Mercatus More than Nobels
In “Nobel Rewards” in the January/February Briefly Noted section, you mention the outstanding work being done at George Mason University in Arlington, Virginia, with the support of the Charles G. Koch Charitable Foundation. Unfortunately, you quoted me such that readers may have misunderstood the foundation’s support and come away with a narrow vision of Mason’s scholarship and community service.
As you rightly note, the university’s Mercatus Center, with which Nobel laureate Dr. Vernon Smith is closely associated, has provided economic analyses of various federal regulations in response to the Office of Management and Budget’s request for public comments. That is a valuable service, but Mercatus serves society in many other ways. In fact, Mercatus’s Regulatory Studies Program, under which the regulatory research was conducted, is only one of many programs that take academic scholarship and apply it to real-world problems.

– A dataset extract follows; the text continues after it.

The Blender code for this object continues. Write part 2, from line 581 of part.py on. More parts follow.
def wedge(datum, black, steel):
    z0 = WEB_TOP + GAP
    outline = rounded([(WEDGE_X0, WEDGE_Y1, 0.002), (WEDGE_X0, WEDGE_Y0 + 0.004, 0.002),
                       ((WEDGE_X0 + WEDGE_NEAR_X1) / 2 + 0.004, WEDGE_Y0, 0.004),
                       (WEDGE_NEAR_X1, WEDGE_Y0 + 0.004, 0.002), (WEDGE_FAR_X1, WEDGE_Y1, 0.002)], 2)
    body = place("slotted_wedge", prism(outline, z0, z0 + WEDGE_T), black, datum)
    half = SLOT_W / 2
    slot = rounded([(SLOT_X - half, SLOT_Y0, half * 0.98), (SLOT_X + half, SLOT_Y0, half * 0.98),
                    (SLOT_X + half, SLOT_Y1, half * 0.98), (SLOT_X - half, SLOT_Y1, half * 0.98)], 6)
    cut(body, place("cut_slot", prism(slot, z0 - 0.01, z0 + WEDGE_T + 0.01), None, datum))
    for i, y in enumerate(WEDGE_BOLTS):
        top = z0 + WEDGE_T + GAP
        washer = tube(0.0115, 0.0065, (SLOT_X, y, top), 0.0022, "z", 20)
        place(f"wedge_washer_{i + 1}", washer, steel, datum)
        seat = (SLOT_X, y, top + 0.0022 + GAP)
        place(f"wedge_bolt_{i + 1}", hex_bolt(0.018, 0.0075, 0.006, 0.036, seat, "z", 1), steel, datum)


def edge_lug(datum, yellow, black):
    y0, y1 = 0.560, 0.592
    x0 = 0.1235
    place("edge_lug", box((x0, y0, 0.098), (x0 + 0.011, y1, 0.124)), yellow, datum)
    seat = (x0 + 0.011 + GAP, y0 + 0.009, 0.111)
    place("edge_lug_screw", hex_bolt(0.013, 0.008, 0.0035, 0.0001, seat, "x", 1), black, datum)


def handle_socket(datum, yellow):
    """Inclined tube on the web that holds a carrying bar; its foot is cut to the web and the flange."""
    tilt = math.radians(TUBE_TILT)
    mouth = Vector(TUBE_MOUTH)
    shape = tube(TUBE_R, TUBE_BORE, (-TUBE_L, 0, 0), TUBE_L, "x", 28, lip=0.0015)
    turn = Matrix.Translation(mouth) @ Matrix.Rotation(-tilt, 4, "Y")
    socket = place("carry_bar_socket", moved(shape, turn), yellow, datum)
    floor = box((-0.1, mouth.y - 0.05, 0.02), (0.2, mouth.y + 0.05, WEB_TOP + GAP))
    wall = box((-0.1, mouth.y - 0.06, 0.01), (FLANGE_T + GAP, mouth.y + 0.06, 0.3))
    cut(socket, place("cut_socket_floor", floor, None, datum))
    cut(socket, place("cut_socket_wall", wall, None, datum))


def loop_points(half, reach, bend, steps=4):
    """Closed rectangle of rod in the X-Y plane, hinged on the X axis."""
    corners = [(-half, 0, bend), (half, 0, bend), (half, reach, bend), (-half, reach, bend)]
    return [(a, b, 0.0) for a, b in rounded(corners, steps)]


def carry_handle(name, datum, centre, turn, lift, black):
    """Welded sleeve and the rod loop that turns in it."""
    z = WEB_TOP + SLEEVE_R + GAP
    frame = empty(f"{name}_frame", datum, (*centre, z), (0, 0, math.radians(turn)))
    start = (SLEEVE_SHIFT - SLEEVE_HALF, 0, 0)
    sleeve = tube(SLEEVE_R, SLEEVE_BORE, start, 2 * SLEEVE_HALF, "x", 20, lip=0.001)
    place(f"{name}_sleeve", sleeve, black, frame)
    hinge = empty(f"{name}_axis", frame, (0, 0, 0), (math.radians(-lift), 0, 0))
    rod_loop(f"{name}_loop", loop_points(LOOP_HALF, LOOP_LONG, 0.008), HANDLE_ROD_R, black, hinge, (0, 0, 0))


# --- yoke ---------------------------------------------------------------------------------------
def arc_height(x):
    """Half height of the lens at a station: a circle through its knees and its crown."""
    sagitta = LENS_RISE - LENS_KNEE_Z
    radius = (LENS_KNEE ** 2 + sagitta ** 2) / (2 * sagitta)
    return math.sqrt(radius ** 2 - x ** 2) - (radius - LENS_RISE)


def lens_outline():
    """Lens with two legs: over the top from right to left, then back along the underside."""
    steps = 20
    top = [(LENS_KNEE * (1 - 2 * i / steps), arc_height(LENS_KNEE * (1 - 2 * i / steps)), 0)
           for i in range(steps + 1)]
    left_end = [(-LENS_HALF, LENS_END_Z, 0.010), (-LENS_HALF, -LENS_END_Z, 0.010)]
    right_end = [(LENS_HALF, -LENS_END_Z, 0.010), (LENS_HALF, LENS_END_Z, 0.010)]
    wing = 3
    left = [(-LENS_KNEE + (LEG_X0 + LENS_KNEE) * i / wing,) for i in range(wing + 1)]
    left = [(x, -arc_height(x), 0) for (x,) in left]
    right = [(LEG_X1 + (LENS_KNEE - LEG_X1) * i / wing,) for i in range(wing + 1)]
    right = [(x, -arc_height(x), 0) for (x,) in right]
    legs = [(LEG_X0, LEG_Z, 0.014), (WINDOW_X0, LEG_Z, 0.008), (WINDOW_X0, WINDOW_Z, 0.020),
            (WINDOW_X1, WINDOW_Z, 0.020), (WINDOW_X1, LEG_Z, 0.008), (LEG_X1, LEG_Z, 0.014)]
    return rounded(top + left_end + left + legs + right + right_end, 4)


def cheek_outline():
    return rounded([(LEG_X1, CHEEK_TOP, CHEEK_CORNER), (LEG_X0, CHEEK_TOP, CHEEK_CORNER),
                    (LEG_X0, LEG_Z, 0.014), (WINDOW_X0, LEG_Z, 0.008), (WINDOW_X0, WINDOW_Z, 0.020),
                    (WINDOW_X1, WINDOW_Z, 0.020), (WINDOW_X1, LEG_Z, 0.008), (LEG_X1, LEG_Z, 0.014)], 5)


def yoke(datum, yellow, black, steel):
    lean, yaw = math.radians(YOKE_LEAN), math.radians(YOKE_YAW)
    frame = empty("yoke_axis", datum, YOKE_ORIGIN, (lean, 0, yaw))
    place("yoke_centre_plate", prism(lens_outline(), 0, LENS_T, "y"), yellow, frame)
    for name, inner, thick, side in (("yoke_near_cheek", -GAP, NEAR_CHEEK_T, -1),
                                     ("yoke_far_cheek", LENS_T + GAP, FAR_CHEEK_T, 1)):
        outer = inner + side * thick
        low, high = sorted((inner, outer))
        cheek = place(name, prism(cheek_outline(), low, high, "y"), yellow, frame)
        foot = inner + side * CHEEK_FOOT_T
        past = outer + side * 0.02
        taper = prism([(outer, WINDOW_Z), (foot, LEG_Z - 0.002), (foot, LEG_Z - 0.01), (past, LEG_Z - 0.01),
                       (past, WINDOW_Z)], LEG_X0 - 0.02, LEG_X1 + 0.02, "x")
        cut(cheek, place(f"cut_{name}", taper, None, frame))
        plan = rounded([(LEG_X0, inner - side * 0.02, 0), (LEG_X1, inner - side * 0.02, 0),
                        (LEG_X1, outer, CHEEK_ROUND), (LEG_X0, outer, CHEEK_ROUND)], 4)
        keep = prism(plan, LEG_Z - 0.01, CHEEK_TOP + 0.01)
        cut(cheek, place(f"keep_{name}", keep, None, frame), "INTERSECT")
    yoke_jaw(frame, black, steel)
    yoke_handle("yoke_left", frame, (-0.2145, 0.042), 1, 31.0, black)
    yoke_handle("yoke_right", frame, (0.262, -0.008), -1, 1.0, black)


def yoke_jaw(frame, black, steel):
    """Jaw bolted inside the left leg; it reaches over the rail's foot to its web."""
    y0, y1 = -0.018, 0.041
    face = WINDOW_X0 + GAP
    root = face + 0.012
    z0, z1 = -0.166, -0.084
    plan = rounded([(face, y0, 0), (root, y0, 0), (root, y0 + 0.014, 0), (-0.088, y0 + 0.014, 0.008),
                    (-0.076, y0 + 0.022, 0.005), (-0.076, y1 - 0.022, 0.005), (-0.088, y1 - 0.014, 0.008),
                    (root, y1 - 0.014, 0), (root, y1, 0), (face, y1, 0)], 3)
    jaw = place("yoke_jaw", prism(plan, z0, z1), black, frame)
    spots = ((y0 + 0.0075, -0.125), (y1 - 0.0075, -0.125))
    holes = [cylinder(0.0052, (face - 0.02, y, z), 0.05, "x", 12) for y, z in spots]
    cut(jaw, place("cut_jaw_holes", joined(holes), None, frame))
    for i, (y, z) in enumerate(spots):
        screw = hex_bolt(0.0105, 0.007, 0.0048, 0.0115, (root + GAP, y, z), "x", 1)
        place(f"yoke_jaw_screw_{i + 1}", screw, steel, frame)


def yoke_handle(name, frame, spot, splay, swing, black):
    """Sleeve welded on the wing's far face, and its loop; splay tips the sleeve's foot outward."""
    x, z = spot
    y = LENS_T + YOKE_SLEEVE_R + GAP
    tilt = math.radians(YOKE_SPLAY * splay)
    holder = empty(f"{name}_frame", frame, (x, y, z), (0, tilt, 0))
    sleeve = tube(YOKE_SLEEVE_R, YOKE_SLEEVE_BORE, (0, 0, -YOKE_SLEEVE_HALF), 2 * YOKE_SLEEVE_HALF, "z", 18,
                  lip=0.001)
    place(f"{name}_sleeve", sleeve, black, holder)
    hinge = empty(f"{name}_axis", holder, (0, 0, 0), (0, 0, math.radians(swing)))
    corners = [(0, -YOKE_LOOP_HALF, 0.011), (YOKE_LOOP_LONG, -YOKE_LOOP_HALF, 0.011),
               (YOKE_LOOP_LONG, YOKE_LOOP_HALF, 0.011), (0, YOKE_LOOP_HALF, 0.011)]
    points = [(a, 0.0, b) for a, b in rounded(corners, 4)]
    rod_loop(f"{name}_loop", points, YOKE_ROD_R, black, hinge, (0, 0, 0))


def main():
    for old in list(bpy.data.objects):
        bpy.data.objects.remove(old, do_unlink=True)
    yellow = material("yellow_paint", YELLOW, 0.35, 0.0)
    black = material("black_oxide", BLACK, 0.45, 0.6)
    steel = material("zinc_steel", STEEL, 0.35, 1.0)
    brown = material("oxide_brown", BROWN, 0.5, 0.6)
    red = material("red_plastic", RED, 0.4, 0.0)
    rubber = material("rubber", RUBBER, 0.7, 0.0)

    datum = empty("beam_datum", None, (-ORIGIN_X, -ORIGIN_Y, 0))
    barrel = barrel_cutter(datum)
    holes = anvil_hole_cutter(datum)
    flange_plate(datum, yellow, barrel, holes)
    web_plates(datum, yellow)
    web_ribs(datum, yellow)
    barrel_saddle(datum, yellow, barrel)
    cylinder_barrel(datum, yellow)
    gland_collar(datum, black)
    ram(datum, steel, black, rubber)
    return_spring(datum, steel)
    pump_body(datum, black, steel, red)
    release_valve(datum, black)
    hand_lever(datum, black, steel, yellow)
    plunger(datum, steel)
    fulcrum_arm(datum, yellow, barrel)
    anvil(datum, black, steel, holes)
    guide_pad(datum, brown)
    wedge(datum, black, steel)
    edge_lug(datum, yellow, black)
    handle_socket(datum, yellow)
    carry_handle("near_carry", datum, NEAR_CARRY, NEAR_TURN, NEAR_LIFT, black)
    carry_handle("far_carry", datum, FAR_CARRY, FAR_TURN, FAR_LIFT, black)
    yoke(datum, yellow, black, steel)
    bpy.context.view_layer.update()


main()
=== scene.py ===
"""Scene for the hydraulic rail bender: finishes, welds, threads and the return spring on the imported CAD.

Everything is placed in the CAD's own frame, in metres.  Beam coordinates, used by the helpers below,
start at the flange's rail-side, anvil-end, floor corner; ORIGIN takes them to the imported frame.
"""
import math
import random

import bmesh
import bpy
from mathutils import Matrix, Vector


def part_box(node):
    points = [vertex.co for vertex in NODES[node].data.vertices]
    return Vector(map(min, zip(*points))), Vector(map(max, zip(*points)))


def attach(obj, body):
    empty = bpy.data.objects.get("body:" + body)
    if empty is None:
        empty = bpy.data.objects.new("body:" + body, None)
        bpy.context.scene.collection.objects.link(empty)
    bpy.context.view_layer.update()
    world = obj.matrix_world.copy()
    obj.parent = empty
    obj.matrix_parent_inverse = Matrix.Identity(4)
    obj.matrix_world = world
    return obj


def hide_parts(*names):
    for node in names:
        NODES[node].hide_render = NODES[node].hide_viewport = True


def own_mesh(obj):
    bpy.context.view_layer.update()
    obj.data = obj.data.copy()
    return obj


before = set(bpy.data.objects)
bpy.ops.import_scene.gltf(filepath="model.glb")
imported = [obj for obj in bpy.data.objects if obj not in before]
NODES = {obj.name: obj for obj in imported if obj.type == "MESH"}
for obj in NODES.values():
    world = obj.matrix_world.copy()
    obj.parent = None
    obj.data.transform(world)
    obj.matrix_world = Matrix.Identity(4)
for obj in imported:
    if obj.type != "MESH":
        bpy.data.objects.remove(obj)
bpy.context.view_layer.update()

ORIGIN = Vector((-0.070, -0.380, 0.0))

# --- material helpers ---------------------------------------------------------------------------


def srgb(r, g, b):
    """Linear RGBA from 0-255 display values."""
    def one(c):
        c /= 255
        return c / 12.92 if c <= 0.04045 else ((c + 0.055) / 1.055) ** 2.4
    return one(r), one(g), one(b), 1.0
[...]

Through its Capitol Hill Campus, for example, Mercatus offers fundamental economic education to Hill staffers so they can apply the principles of economic analysis to their daily public policy challenges. Making use of top academic talent from around the country, Mercatus educated more than 2,100 staffers last year-one-third of the entire Hill staff community-in bipartisan programs that attracted both Republicans and Democrats, conservatives and liberals, chiefs of staff and legislative assistants.
Mercatus is also home to the Government Accountability Program (GAP) directed by Maurice McTigue. McTigue was a principal player in New Zealand’s miraculous economic turnaround 15 years ago and served that nation as a member of parliament, cabinet minister, and ambassador to Canada. GAP’s programs include its annual Performance Scorecard of federal agencies. Through the Performance Scorecard, McTigue and his team of researchers evaluate each agency based on the transparency of its reporting to Congress, the specificity of its documentation of tangible public benefits, and the extent of its forward-looking leadership. McTigue also works with federal agency leaders to help them focus their agencies and become more effective in delivering value to taxpayers. The proof of the pudding, after all, is in the eating not the spending.
Mercatus is also a font of research into social change so that social entrepreneurs, whether philanthropists or activists, can more effectively bring about improvements in our communities. In these efforts Mercatus works closely with Dr. Smith and the members of his Interdisciplinary Center for Economic Science at George Mason, as well as with Nobel laureate Douglass North at Washington University and many other cross-disciplinary scholars from leading universities around the country. This catholic approach reflects the Mercatus mission of integrating academic theory with real-world practice so that the ideas of market-oriented scholars can have the greatest positive impact on society. A promising example of such work is Mercatus’s Global Prosperity Initiative, directed by Dr. Peter Boettke. The program sends economics scholars to developing countries for intensive study of their laws and institutions and applies that knowledge in advising policy makers on how best to harness the tools of markets to bring peace and prosperity to citizens.
In short, this broad array of scholarship and training provided by Mercatus exemplifies the potential of universities to contribute to our well-being and, by extension, the potential of philanthropists to do good by supporting institutions of higher education.
— Kelly R. Young
Vice President, Charles G. Koch Charitable Foundation
Forgotten Awards
John Miller’s “Winning with Awards” (May/June 2003) neglected to mention one of the most important: the Goldman Environmental Prizes established by the Richard and Rhoda Goldman Fund of San Francisco. A $125,000 prize is given to individual grassroots leaders and heroes on each of six continents, making the yearly award a total of $750,000, surely one of the most lucrative. Winners are nominated by more than 50 national and international environmental organizations. The award ceremony, an annual event for more than a decade, is attended by literally thousands of people in San Francisco’s Opera House where the United Nations Charter was signed. The Goldman Prize has truly established itself as the “Nobel Prize for the Environment.”
— Dr. Stephen Dobbs
San Rafael, California
John J. Miller responds:
My article was not intended to list every notable prize but to explain how philanthropists may achieve their goals by conferring awards. The Goldman Environmental Prizes are listed on the annual register published by the International Congress of Distinguished Awards, a distinction they share with more than a dozen other prizes that focus on the environment, which suggests “the environment” is a crowded field when it comes to “distinguished awards.”